| Directive |
Find all lines in the listing that include the word "with", then copy them.

| Provided data |
------------------------------------------------

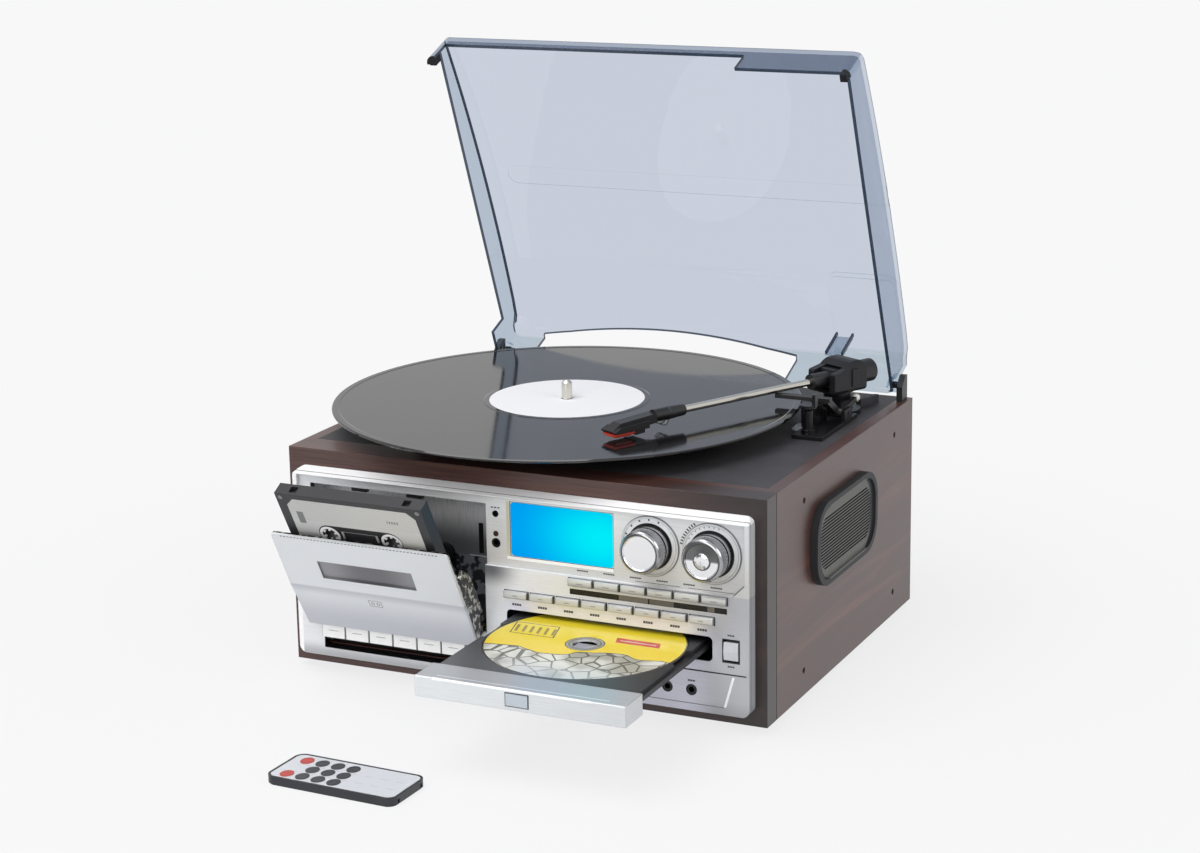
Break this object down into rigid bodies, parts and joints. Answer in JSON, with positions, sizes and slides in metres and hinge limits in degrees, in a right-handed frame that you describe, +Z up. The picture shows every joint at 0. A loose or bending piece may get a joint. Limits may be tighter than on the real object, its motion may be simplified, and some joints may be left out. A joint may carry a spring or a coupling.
{
  "type": "stereo_music_centre",
  "caption": "Wooden tabletop music centre: record deck under a raised clear cover, cassette deck with open door, open disc drawer, lit display, side speakers, remote control",
  "frame": {"origin": "on the standing surface, under the centre of the cabinet's base", "axes": "+X to the right seen from the front, +Y to the back, +Z up; the spindle stands along +Z"},
  "size_m": [0.343, 0.4568, 0.3815],
  "materials": {
    "walnut": "dark reddish walnut veneer, satin lacquer",
    "deck_plastic": "fine-grained dark grey moulding",
    "board": "plain fibreboard",
    "foot_rubber": "soft black rubber",
    "black_plastic": "black moulded plastic",
    "screw_steel": "blackened steel",
    "speaker_cone": "coated cone on a steel basket",
    "silver_panel": "fine silver paint",
    "display_glass": "lit blue display window",
    "circuit": "green circuit board with its parts",
    "clear_cover": "clear, slightly bluish acrylic",
    "platter_metal": "black moulded platter",
    "vinyl": "pressed vinyl with grooves and a paper label",
    "motor_steel": "plated motor can",
    "pulley_brass": "turned brass",
    "belt_rubber": "flat rubber belt",
    "arm_tube": "polished tube",
    "door_silver": "silver door with a grey window",
    "tape_shell": "dark shell with a pale label",
    "key_silver": "silver lacquered key",
    "button_grey": "pale grey button",
    "knob_metal": "polished knob with a bright rim",
    "tray_plastic": "black drawer moulding",
    "disc_print": "printed disc, yellow with grey and white shapes",
    "remote_plastic": "dark remote housing",
    "remote_face": "pale keypad sheet with small keys"
  },
  "bodies": {
    "cabinet": {"front_frame": "walnut", "side_panels": "walnut", "rear_panel": "board", "base_board": "board", "feet": "foot_rubber", "deck_plate": "deck_plastic", "hinge_brackets": "black_plastic", "cabinet_screws": "screw_steel", "speaker_grilles": "black_plastic", "speakers": "speaker_cone", "front_panel": "silver_panel", "display_module": "display_glass", "control_board": "circuit", "main_board": "circuit", "cd_drive": "black_plastic", "cassette_mechanism": "black_plastic", "platter_motor": "motor_steel", "drive_belt": "belt_rubber", "tonearm_base": "black_plastic"},
    "cover": {"dust_cover": "clear_cover"},
    "turntable": {"platter": "platter_metal", "record": "vinyl"},
    "pulley": {"motor_pulley": "pulley_brass"},
    "arm_yoke": {"tonearm_yoke": "black_plastic"},
    "arm": {"tonearm_tube": "arm_tube", "headshell": "black_plastic"},
    "lift_lever": {"cue_lever": "black_plastic"},
    "tape_door": {"cassette_door": "door_silver"},
    "tape": {"cassette": "tape_shell"},
    "reel_left": {"reel_drive_left": "black_plastic"},
    "reel_right": {"reel_drive_right": "black_plastic"},
    "drawer": {"disc_tray": "tray_plastic", "tray_front": "silver_panel"},
    "drawer_button": {"eject_button": "button_grey"},
    "disc_body": {"disc": "disc_print"},
    "remote": {"remote_case": "remote_plastic", "remote_keypad": "remote_face"},
    "knob_left": {"selector_knob": "knob_metal"},
    "knob_right": {"tuning_knob": "knob_metal"},
    "switch": {"power_switch": "button_grey"},
    "key_1_body": {"key_1": "key_silver"},
    "key_2_body": {"key_2": "key_silver"},
    "key_3_body": {"key_3": "key_silver"},
    "key_4_body": {"key_4": "key_silver"},
    "key_5_body": {"key_5": "key_silver"},
    "key_6_body": {"key_6": "key_silver"},
    "top_button_1_body": {"top_button_1": "button_grey"},
    "top_button_2_body": {"top_button_2": "button_grey"},
    "top_button_3_body": {"top_button_3": "button_grey"},
    "top_button_4_body": {"top_button_4": "button_grey"},
    "top_button_5_body": {"top_button_5": "button_grey"},
    "top_button_6_body": {"top_button_6": "button_grey"},
    "lower_button_1_body": {"lower_button_1": "button_grey"},
    "lower_button_2_body": {"lower_button_2": "button_grey"},
    "lower_button_3_body": {"lower_button_3": "button_grey"},
    "lower_button_4_body": {"lower_button_4": "button_grey"},
    "lower_button_5_body": {"lower_button_5": "button_grey"},
    "lower_button_6_body": {"lower_button_6": "button_grey"},
    "lower_button_7_body": {"lower_button_7": "button_grey"},
    "lower_button_8_body": {"lower_button_8": "button_grey"}
  },
  "joints": [
    {"name": "cover_hinge", "type": "hinge", "parent": "cabinet", "child": "cover", "pos_m": [0, 0.1205, 0.1545], "axis": [-1, 0, 0], "range_deg": [-68, 0]},
    {"name": "platter_spin", "type": "hinge", "parent": "cabinet", "child": "turntable", "pos_m": [-0.0267, -0.0064, 0.155], "axis": [0, 0, 1], "continuous": true},
    {"name": "pulley_spin", "type": "hinge", "parent": "cabinet", "child": "pulley", "pos_m": [0.02987, -0.06297, 0.145], "axis": [0, 0, 1], "continuous": true},
    {"name": "arm_swing", "type": "hinge", "parent": "cabinet", "child": "arm_yoke", "pos_m": [0.1273, 0.077, 0.168], "axis": [0, 0, -1], "range_deg": [-31, 16.5]},
    {"name": "arm_tilt", "type": "hinge", "parent": "arm_yoke", "child": "arm", "pos_m": [0.1273, 0.077, 0.168], "axis": [-0.8934, 0.4493, 0], "range_deg": [0, 2.97]},
    {"name": "cue_lift", "type": "hinge", "parent": "cabinet", "child": "lift_lever", "pos_m": [0.1273, 0.049, 0.1515], "axis": [-1, 0, 0], "range_deg": [0, 8]},
    {"name": "door_hinge", "type": "hinge", "parent": "cabinet", "child": "tape_door", "pos_m": [-0.0805, -0.1275, 0.029], "axis": [1, 0, 0], "range_deg": [-29, 0]},
    {"name": "tape_slide", "type": "slide", "parent": "tape_door", "child": "tape", "axis": [0, -0.4848, 0.8746], "range_m": [-0.0406, 0]},
    {"name": "reel_left_spin", "type": "hinge", "parent": "cabinet", "child": "reel_left", "pos_m": [-0.10175, -0.1175, 0.0824], "axis": [0, 1, 0], "continuous": true},
    {"name": "reel_right_spin", "type": "hinge", "parent": "cabinet", "child": "reel_right", "pos_m": [-0.05925, -0.1175, 0.0824], "axis": [0, 1, 0], "continuous": true},
    {"name": "drawer_slide", "type": "slide", "parent": "cabinet", "child": "drawer", "axis": [0, 1, 0], "range_m": [0, 0.1175]},
    {"name": "drawer_button_press", "type": "slide", "parent": "drawer", "child": "drawer_button", "axis": [0, 1, 0], "range_m": [0, 0.001], "stiffness_N_per_m": 300},
    {"name": "disc_spin", "type": "hinge", "parent": "drawer", "child": "disc_body", "pos_m": [0.0625, -0.1703, 0.057], "axis": [0, 0, 1], "continuous": true},
    {"name": "remote_lift", "type": "slide", "parent": "cabinet", "child": "remote", "axis": [0, 0, 1], "range_m": [0, 0.1]},
    {"name": "key_1_press", "type": "hinge", "parent": "cabinet", "child": "key_1_body", "pos_m": [-0.1254, -0.1175, 0.033], "axis": [1, 0, 0], "range_deg": [0, 7], "stiffness_Nm_per_rad": 0.8},
    {"name": "key_2_press", "type": "hinge", "parent": "cabinet", "child": "key_2_body", "pos_m": [-0.1084, -0.1175, 0.033], "axis": [1, 0, 0], "range_deg": [0, 7], "stiffness_Nm_per_rad": 0.8},
    {"name": "key_3_press", "type": "hinge", "parent": "cabinet", "child": "key_3_body", "pos_m": [-0.0914, -0.1175, 0.033], "axis": [1, 0, 0], "range_deg": [0, 7], "stiffness_Nm_per_rad": 0.8},
    {"name": "key_4_press", "type": "hinge", "parent": "cabinet", "child": "key_4_body", "pos_m": [-0.0744, -0.1175, 0.033], "axis": [1, 0, 0], "range_deg": [0, 7], "stiffness_Nm_per_rad": 0.8},
    {"name": "key_5_press", "type": "hinge", "parent": "cabinet", "child": "key_5_body", "pos_m": [-0.0574, -0.1175, 0.033], "axis": [1, 0, 0], "range_deg": [0, 7], "stiffness_Nm_per_rad": 0.8},
    {"name": "key_6_press", "type": "hinge", "parent": "cabinet", "child": "key_6_body", "pos_m": [-0.0404, -0.1175, 0.033], "axis": [1, 0, 0], "range_deg": [0, 7], "stiffness_Nm_per_rad": 0.8},
    {"name": "top_button_1_press", "type": "slide", "parent": "cabinet", "child": "top_button_1_body", "axis": [0, 1, 0], "range_m": [0, 0.001], "stiffness_N_per_m": 300},
    {"name": "top_button_2_press", "type": "slide", "parent": "cabinet", "child": "top_button_2_body", "axis": [0, 1, 0], "range_m": [0, 0.001], "stiffness_N_per_m": 300},
    {"name": "top_button_3_press", "type": "slide", "parent": "cabinet", "child": "top_button_3_body", "axis": [0, 1, 0], "range_m": [0, 0.001], "stiffness_N_per_m": 300},
    {"name": "top_button_4_press", "type": "slide", "parent": "cabinet", "child": "top_button_4_body", "axis": [0, 1, 0], "range_m": [0, 0.001], "stiffness_N_per_m": 300},
    {"name": "top_button_5_press", "type": "slide", "parent": "cabinet", "child": "top_button_5_body", "axis": [0, 1, 0], "range_m": [0, 0.001], "stiffness_N_per_m": 300},
    {"name": "top_button_6_press", "type": "slide", "parent": "cabinet", "child": "top_button_6_body", "axis": [0, 1, 0], "range_m": [0, 0.001], "stiffness_N_per_m": 300},
    {"name": "lower_button_1_press", "type": "slide", "parent": "cabinet", "child": "lower_button_1_body", "axis": [0, 1, 0], "range_m": [0, 0.001], "stiffness_N_per_m": 300},
    {"name": "lower_button_2_press", "type": "slide", "parent": "cabinet", "child": "lower_button_2_body", "axis": [0, 1, 0], "range_m": [0, 0.001], "stiffness_N_per_m": 300},
    {"name": "lower_button_3_press", "type": "slide", "parent": "cabinet", "child": "lower_button_3_body", "axis": [0, 1, 0], "range_m": [0, 0.001], "stiffness_N_per_m": 300},
    {"name": "lower_button_4_press", "type": "slide", "parent": "cabinet", "child": "lower_button_4_body", "axis": [0, 1, 0], "range_m": [0, 0.001], "stiffness_N_per_m": 300},
    {"name": "lower_button_5_press", "type": "slide", "parent": "cabinet", "child": "lower_button_5_body", "axis": [0, 1, 0], "range_m": [0, 0.001], "stiffness_N_per_m": 300},
    {"name": "lower_button_6_press", "type": "slide", "parent": "cabinet", "child": "lower_button_6_body", "axis": [0, 1, 0], "range_m": [0, 0.001], "stiffness_N_per_m": 300},
    {"name": "lower_button_7_press", "type": "slide", "parent": "cabinet", "child": "lower_button_7_body", "axis": [0, 1, 0], "range_m": [0, 0.001], "stiffness_N_per_m": 300},
    {"name": "lower_button_8_press", "type": "slide", "parent": "cabinet", "child": "lower_button_8_body", "axis": [0, 1, 0], "range_m": [0, 0.001], "stiffness_N_per_m": 300},
    {"name": "knob_left_turn", "type": "hinge", "parent": "cabinet", "child": "knob_left", "pos_m": [0.0896, -0.1445, 0.1103], "axis": [0, -1, 0], "range_deg": [-140, 140]},
    {"name": "knob_right_turn", "type": "hinge", "parent": "cabinet", "child": "knob_right", "pos_m": [0.1289, -0.1445, 0.1103], "axis": [0, -1, 0], "continuous": true},
    {"name": "switch_rock", "type": "hinge", "parent": "cabinet", "child": "switch", "pos_m": [0.14165, -0.1305, 0.0531], "axis": [1, 0, 0], "range_deg": [-4.5, 4.5]}
  ],
  "couplings": [
    {"joint": "pulley_spin", "follows": "platter_spin", "ratio": 12},
    {"joint": "arm_tilt", "follows": "cue_lift", "ratio": 0.3714},
    {"joint": "tape_slide", "follows": "door_hinge", "m_per_rad": 0.08021}
  ]
}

------------------------------------------------

| Result of the exercise |
Break this object down into rigid bodies, parts and joints. Answer in JSON, with positions, sizes and slides in metres and hinge limits in degrees, in a right-handed frame that you describe, +Z up. The picture shows every joint at 0. A loose or bending piece may get a joint. Limits may be tighter than on the real object, its motion may be simplified, and some joints may be left out. A joint may carry a spring or a coupling.
  "caption": "Wooden tabletop music centre: record deck under a raised clear cover, cassette deck with open door, open disc drawer, lit display, side speakers, remote control",
    "circuit": "green circuit board with its parts",
    "vinyl": "pressed vinyl with grooves and a paper label",
    "door_silver": "silver door with a grey window",
    "tape_shell": "dark shell with a pale label",
    "knob_metal": "polished knob with a bright rim",
    "disc_print": "printed disc, yellow with grey and white shapes",
    "remote_face": "pale keypad sheet with small keys"